Reduviidae - Triatoma recurva
Size: 26 mm
Group Guild Status
Trogloxene Parasite Uncommon
This species is a haematophagous (bloodsucking) parasite of vertebrates. Several species of Triatoma in the southwestern U.S. are primarily or exclusively associated with species of wood rats (Neotoma spp.), and while T. recurva is recorded feeding on the white-throated wood rat (N. albigula; Ibarra-Cerdeña et al. 2009), according to Lent and Wygodzinsky (1979), it is more commonly a parasite of the rock squirrel (Spermophilus variegatus). We observed a single rock squirrel inside the cave just inside the Blowhole Gate on April 17, 2010.
T. recurva commonly bites humans, and is a known vector of the protozoan trypanosome parasite Trypanosoma cruzi, which is common in the new world tropics and afflicts a wide variety of mammals including man (Kettle 1995). T. cruzi is the infective agent of Chaga’s disease. Three closely related species of Triatoma are common in southern Arizona (including T. recurva), all of which are known to carry the T. cruzi parasite. It has recently been found that greater than 40 percent of the animals in the Tucson area (and probably all of southern Arizona) are carriers of this disease (Reisenman et al. 2010). The apparent reason the disease is not readily transmitted in this region is that these species of triatomines do not eliminate (urinate and defecate) until after they have left the host, whereas tropical species commonly defecate while feeding, allowing the parasites in their feces to come in contact with the open bite wound (Klotz et al. 2009; Nogueda-Torres et al. 2000).

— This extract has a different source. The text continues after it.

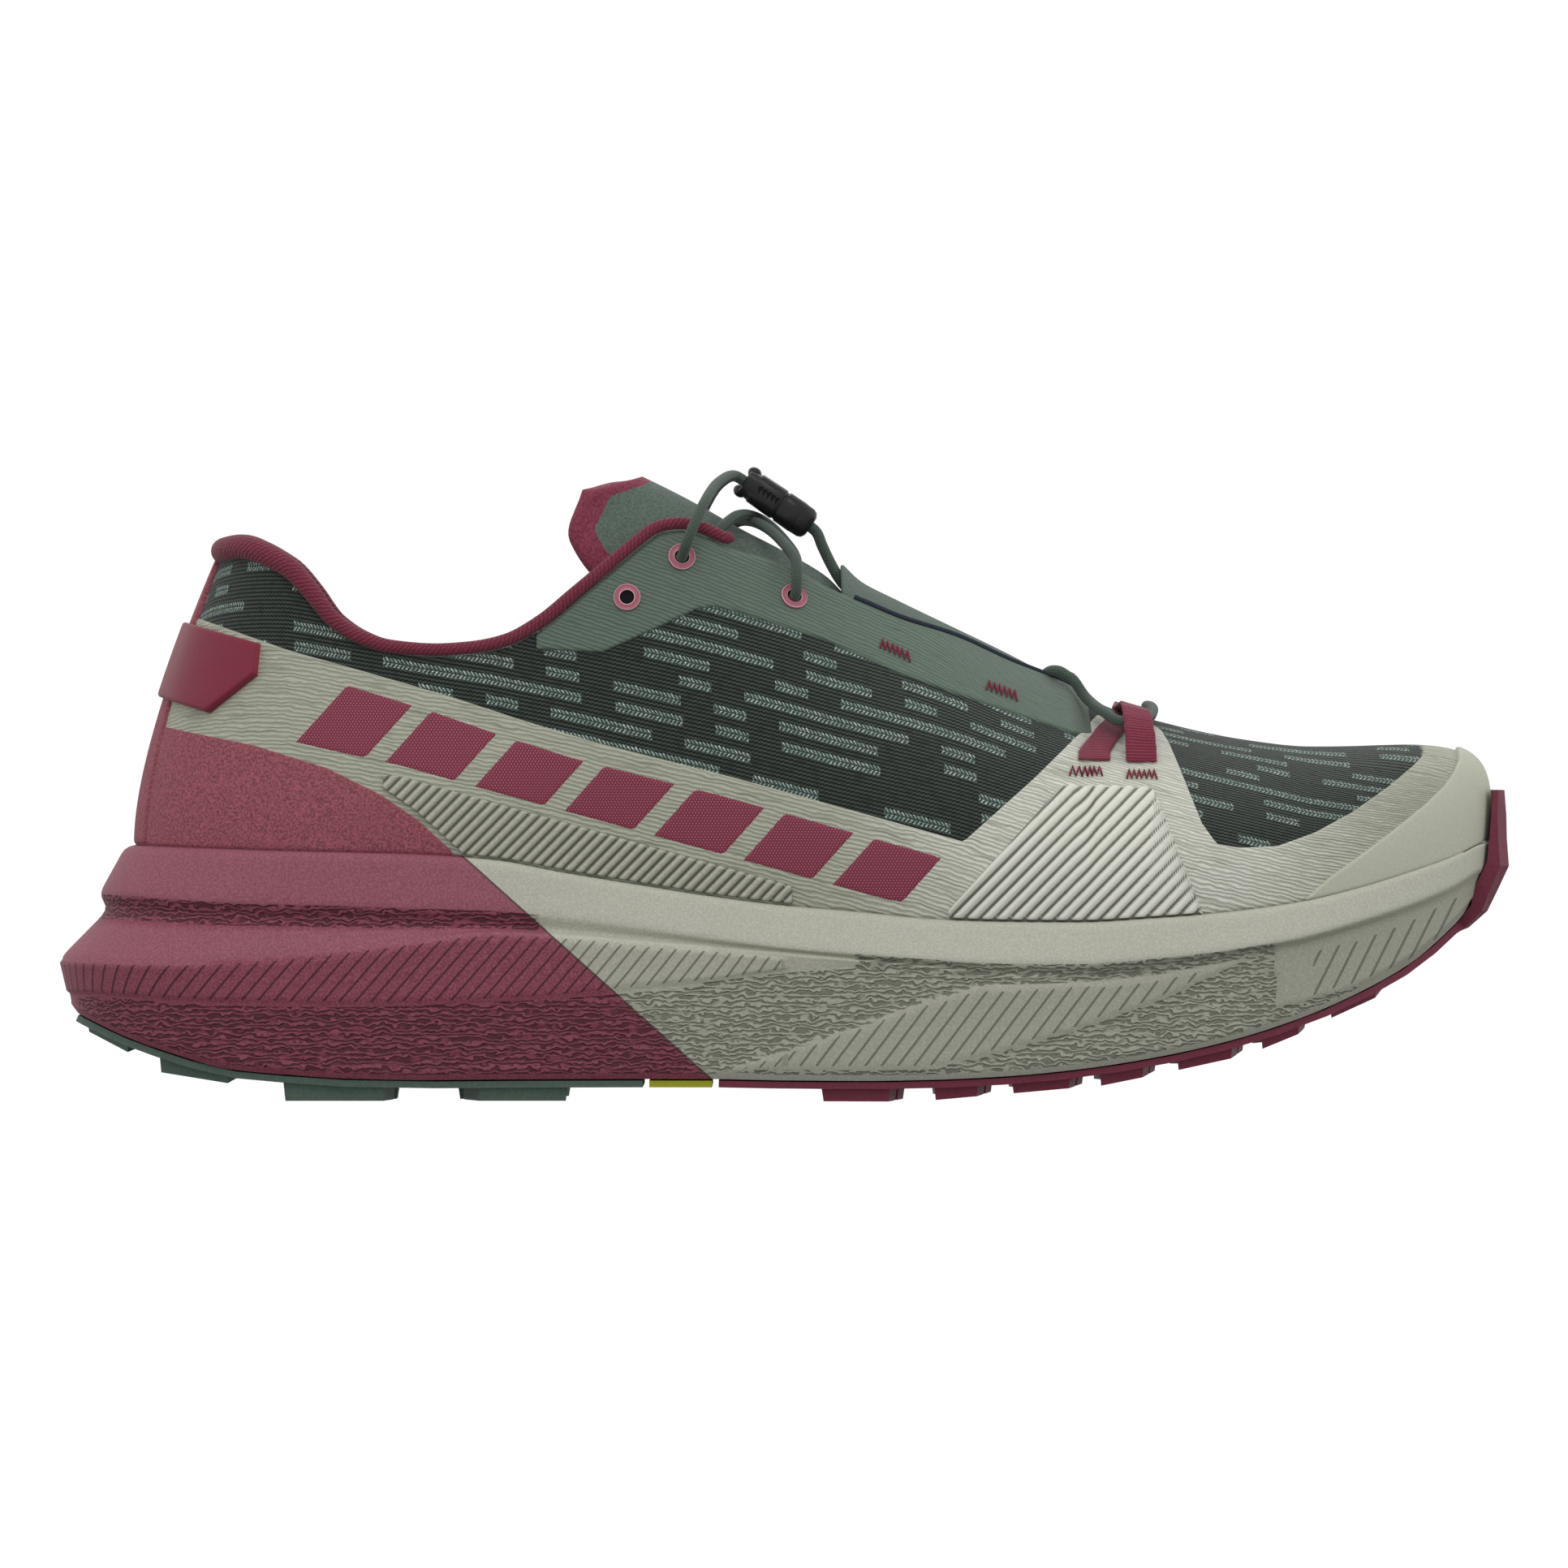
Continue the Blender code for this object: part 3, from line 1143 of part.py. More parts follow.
def lace_route(points, side):
    return [
        (station * LENGTH - HEEL_REST_X, side * out * SOLE_WIDTH, height * COLLAR_HEIGHT)
        for station, out, height in points
    ]


def build_lacing(parts, cutters):
    """Crossing over the tongue, cord ends and tails, and the front strand in its webbing loops."""
    # One bar of the crossing lies over the other, sunk half into it where they are joined.
    bars = []
    for word, side in (("outer", OUTER), ("inner", INNER)):
        route = np.array(lace_route(CROSSING, side))
        route[:, 2] += CORD / 4 * side
        bar = tube("bar_" + word, route, CORD, "cord_green", cutters)
        bars.append(solid_mesh(bar, parts if side == OUTER else cutters))
    crossing = bars[0]
    crossing.name = "lace_crossings"
    cut(crossing, bars[1], "UNION")
    for word, side in (("outer", OUTER), ("inner", INNER)):
        tube("lace_end_" + word, lace_route(LACE_END, side), CORD, "cord_green", parts)
        tube("lace_tail_" + word, lace_route(LACE_TAIL, side), CORD, "cord_green", parts)
    route = []
    for side, points in ((OUTER, FRONT_LACE), (INNER, FRONT_LACE[-2::-1])):
        for station, out, lift in points:
            x = station * LENGTH - HEEL_REST_X
            middle = SOLE_WIDTH * float(smooth(station, TOP["station"], TOP["middle"]))
            y = middle + side * out * SOLE_WIDTH
            route.append((x, y, WALL.height_at(x, y) + lift))
    tube("lace_front", route, CORD, "cord_green", parts)
    for word, side in (("outer", OUTER), ("inner", INNER)):
        front = add("lace_loop_" + word, webbing_leg(WEBBING_FRONT, side), "crimson_tape", parts)
        rear = add("leg_" + word, webbing_leg(WEBBING_REAR, side), None, cutters)
        cut(front, rear, "UNION")


def webbing_leg(leg, side):
    """One leg of a webbing loop, on the wall's layers at its foot and over the cord near its apex."""
    seat = WEBBING_SEAT
    points, normals = [], []
    for station, height, lift in zip(leg["station"], leg["height"], leg["lift"]):
        point, normal = WALL.find(station, height, side, seat + lift)
        points.append(point)
        normals.append(normal / np.linalg.norm(normal))
    ahead = np.gradient(np.array(points), axis=0)
    outer, inner = [], []
    for point, normal, direction in zip(points, normals, ahead):
        across = np.cross(normal, direction)
        half = across / np.linalg.norm(across) * WEBBING_WIDTH / 2
        inner.append([point - half, point + half])
        outer.append([point - half + normal * WEBBING_THICK, point + half + normal * WEBBING_THICK])
    return slab("webbing_leg", outer, inner)


def build_toggle(parts):
    """Cord lock: a grooved body and a separate end cap, in line."""
    rear = Vector((TOGGLE_REAR[0] * LENGTH - HEEL_REST_X, 0, TOGGLE_REAR[1] * COLLAR_HEIGHT))
    front = Vector((TOGGLE_FRONT[0] * LENGTH - HEEL_REST_X, 0, TOGGLE_FRONT[1] * COLLAR_HEIGHT))
    along = (front - rear).normalized()
    turn = along.to_track_quat("X", "Z").to_matrix().to_4x4()
    for name, start, length in (
        ("toggle_body", 0.0, TOGGLE_LENGTH),
        ("toggle_end", TOGGLE_LENGTH + CLEARANCE, TOGGLE_CAP),
    ):
        bpy.ops.mesh.primitive_cube_add(size=1)
        made = bpy.context.object
        made.name = name
        for vert in made.data.vertices:
            vert.co = (vert.co.x * length, vert.co.y * TOGGLE_WIDTH, vert.co.z * TOGGLE_THICK)
        made.matrix_world = Matrix.Translation(rear + along * (start + length / 2)) @ turn
        bevel = made.modifiers.new("rounding", "BEVEL")
        bevel.width = min(TOGGLE_THICK / 5, length / 4)
        bevel.segments = 2
        made.data.materials.append(material("black_plastic"))
        for owner in made.users_collection:
            owner.objects.unlink(made)
        parts.objects.link(made)


def build():
    for old in list(bpy.data.objects):
        bpy.data.objects.remove(old)
    parts = collection("trail_running_shoe")
    cutters = collection("cutters")
    build_midsole(parts, cutters)
    build_outsole(parts, cutters)
    build_insole(parts)
    build_upper(parts)
    build_overlays(parts)
    build_piping(parts)
    build_tongue(parts)
    build_eyelets(parts)
    build_lacing(parts, cutters)
    build_toggle(parts)


build()
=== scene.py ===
"""Looks of the right trail running shoe: fine surfaces on its solids' form, materials, light, camera."""

import math

import bmesh
import bpy
import numpy as np
from mathutils import Matrix, Vector


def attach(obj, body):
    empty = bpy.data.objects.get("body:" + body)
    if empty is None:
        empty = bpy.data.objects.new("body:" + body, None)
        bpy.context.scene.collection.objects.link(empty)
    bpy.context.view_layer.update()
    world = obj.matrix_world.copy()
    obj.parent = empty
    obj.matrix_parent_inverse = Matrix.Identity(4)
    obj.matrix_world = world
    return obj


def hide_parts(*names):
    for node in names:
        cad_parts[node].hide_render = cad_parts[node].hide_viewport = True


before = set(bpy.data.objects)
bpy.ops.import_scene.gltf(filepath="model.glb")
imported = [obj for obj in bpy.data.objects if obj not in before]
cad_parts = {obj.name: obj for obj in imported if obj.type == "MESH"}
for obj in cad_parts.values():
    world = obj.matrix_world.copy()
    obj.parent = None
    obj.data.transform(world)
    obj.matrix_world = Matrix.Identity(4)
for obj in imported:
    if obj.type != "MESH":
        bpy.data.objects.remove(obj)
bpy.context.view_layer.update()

# Driving sizes of the shoe, in metres
LENGTH = 0.280
SOLE_WIDTH = 0.099
STACK = 0.049
COLLAR_HEIGHT = 0.108
HEEL_REST_X = 0.058

# Walls, layers and clearances
CLEARANCE = 0.0003
UPPER_WALL = 0.0022
COLLAR_PAD = 0.0050
TONGUE_THICK = 0.0032
POCKET_THICK = 0.0008
EDGE_BEVEL = 0.0013


# Lacing
CORD = 0.0021
EYELET_RADIUS = 0.0026
EYELET_HOLE = 0.0014
WEBBING_THICK = 0.0006
WEBBING_SEAT = 0.0022
TOGGLE_LENGTH = 0.0125
TOGGLE_CAP = 0.0030
TOGGLE_WIDTH = 0.0090
TOGGLE_THICK = 0.0064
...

T. recurva was observed in the cave on only three occasions during the recent study, but we suspect it is likely more common that our data indicates. Information is sparse on vertebrate hosts for many species of Triatoma, including T. recurva (Ibarra-Cerdeña et al. 2009). Potential hosts for T. recurva in the cave include S. variegatus, N. albigula, and the rigntail (Basariscus astutus). We could find only a single record of T. cruzi infecting the ringtail, where blood serum testing of a wild ringtail from Arizona produced antibodies to T. cruzi, indicating prior infection and an association with some species of Triatoma (Brown 2008). T. recurva was not recorded during the initial study.